Für die Prävention entscheidende Erwägungen des Bundesgerichts

  • Da der Zweck des Kanals, die Zuführung des Wassers zur Weberei, durch die fehlende Abschrankung in keiner Weise beeinträchtigt wurde, weise dieser Kanal keinen Mangel auf, für den dessen Eigentümer haften müsse.

  • Das Bundesgericht prüfte dann, ob allenfalls die Zufahrtsstrasse mangelhaft war im Sinne von Art. 58 OR (Obligationenrecht). Ein Werkeigentümer haftet gemäss Art. 58 OR für den Schaden, der durch fehlerhafte Anlage oder Herstellung oder durch mangelhaften Unterhalt des Werks verursacht wird. Grundsätzlich muss er nur für den Schaden aufkommen, der bei bestimmungsgemässer Benützung seines Werks entsteht. Er hat daher zumutbare Sicherheitsvorkehren zu treffen, jedoch nicht jeder erdenklichen Gefahr vorzubeugen. Risiken, die von Personen, die mit dem Werk in Berührung kommen, mit einem Mindestmass an Vorsicht vermieden werden können, dürfen ausser Acht gelassen werden. Bei Strassen genügt es, wenn sie bei Anwendung gewöhnlicher Sorgfalt gefahrlos benützt werden können. In erster Linie liegt es am einzelnen Verkehrsteilnehmer, eine Strasse mit Vorsicht zu benützen und sein Verhalten den Strassenverhältnissen anzupassen.

  • In Bezug auf den Unfall von A zog das Bundesgericht folgenden Schluss: Die Zufahrtsstrasse diene der Erschliessung von Mehrfamilienhäusern und werde durch ein mit Gras überwachsenes Bord vom Webereikanal getrennt.
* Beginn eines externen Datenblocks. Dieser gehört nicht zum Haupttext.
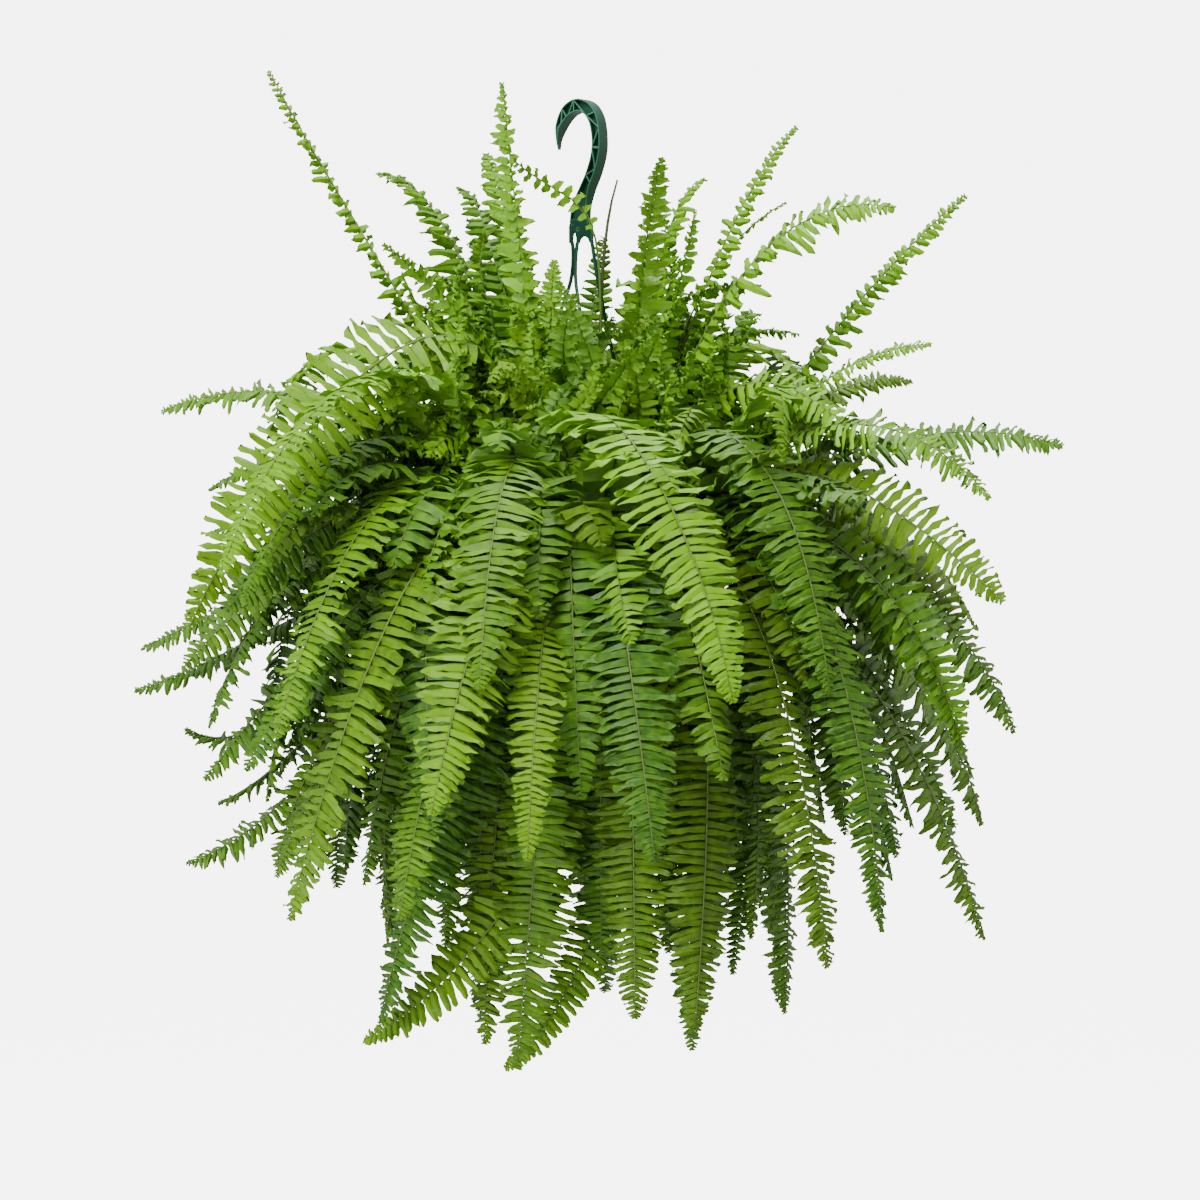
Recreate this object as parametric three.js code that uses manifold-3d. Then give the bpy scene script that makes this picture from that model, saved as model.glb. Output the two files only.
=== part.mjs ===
// A Boston fern in a hanging basket: a plastic nursery pot full of soil, a three-legged hook
// moulded in one piece, and the arching fronds that hide both. Millimetres, +Z up. The origin
// is the inside top of the hook, where the basket hangs, and -Y is the side that is looked at.
import * as THREE from 'three';
import Module from 'manifold-3d';
import { mergeVertices } from 'three/addons/utils/BufferGeometryUtils.js';

const wasm = await Module();
wasm.setup();

// Driving dimensions
const GAP = 0.35;
const POT_RIM_Z = -430;
const POT_RIM_RADIUS = 126;
const POT_BASE_RADIUS = 92;
const POT_HEIGHT = 155;
const POT_WALL = 2;
const POT_LIP = 9;
const POT_SIDES = 28;
const DRAIN_RADIUS = 5;
const DRAIN_COUNT = 6;
const DRAIN_RING = 62;

const SOIL_Z = -447;
const ROOT_DEPTH = 22;
const COLLAR = 4;

const HOOK_TURN = -30;
const HOOK_WIDTH = 13;
const HOOK_TIP_HALF = 1.3;
const HOOK_TOP_HALF = 5;
const HOOK_STEM_HALF = 3.8;
const HOOK_WEB = 3;
const HOOK_FLANGE = 1.3;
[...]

A sei unbeaufsichtigt mit ihrem Dreirad herumgefahren. Ein 3½-­jähriges Kind verfüge noch nicht über die erforderliche Urteilsfähigkeit, um die Gefahren des Strassenverkehrs erkennen und sich entsprechend verhalten zu können. Dies gelte auch für eine Zufahrtsstrasse, die dem allgemeinen Motorfahrzeugverkehr nicht offen stehe. Das Befahren derselben durch ein unbeaufsichtigtes Kleinkind sei deshalb keine bestimmungsgemässe Benützung. Da die Zufahrtsstrasse für den üblichen Gebrauch tauglich sei, liege insofern kein Werkmangel vor.

  • Weiter prüfte das Bundesgericht, ob eine Ausnahmesituation vorlag, die die Werkeigentümerhaftung trotz zweckwidrigen Gebrauchs auslöst: Ein Kleinkind könne nicht zwischen einer gefährlichen und ungefährlichen Strasse unterscheiden. Die wenig befahrene Zufahrtsstrasse habe A deshalb gar nicht zu einem übermütigen Tun verleiten können. Es stelle sich deshalb einzig die Frage, ob damit gerechnet werden musste, dass ein 3½-jähriges Kind infolge fehlender Abschrankung in den Webereikanal fallen könne, und ob die zu treffenden Sicherheitsmassnahmen zumutbar seien. Das Bundesgericht verneinte dies mit folgender Begründung: Vorplätze von Mehrfamilienhäusern würden zwar von Kindern als Spielplatz benutzt. Es sei auch nicht auszuschliessen, dass sie den Vorplatz verlassen und sich auf der Zufahrtsstrasse aufhalten. Jedoch dürfe es sich dabei kaum um unbeaufsichtigte Kleinkinder handeln. Grundsätzlich dürfe darauf vertraut werden, dass Kleinkinder beim Spiel im Freien überwacht werden. Der Unfall hätte bei gehöriger Aufsicht vermieden werden können! Abgesehen davon könne auch nicht erwartet werden, dass das Strassennetz an jeder Stelle Zäune und andere Abschrankungen aufweise, wo es an einem offenen Gewässer vorbeiführe. Eine derart weitgehende Sicherungspflicht sprenge die Grenze des Zumutbaren.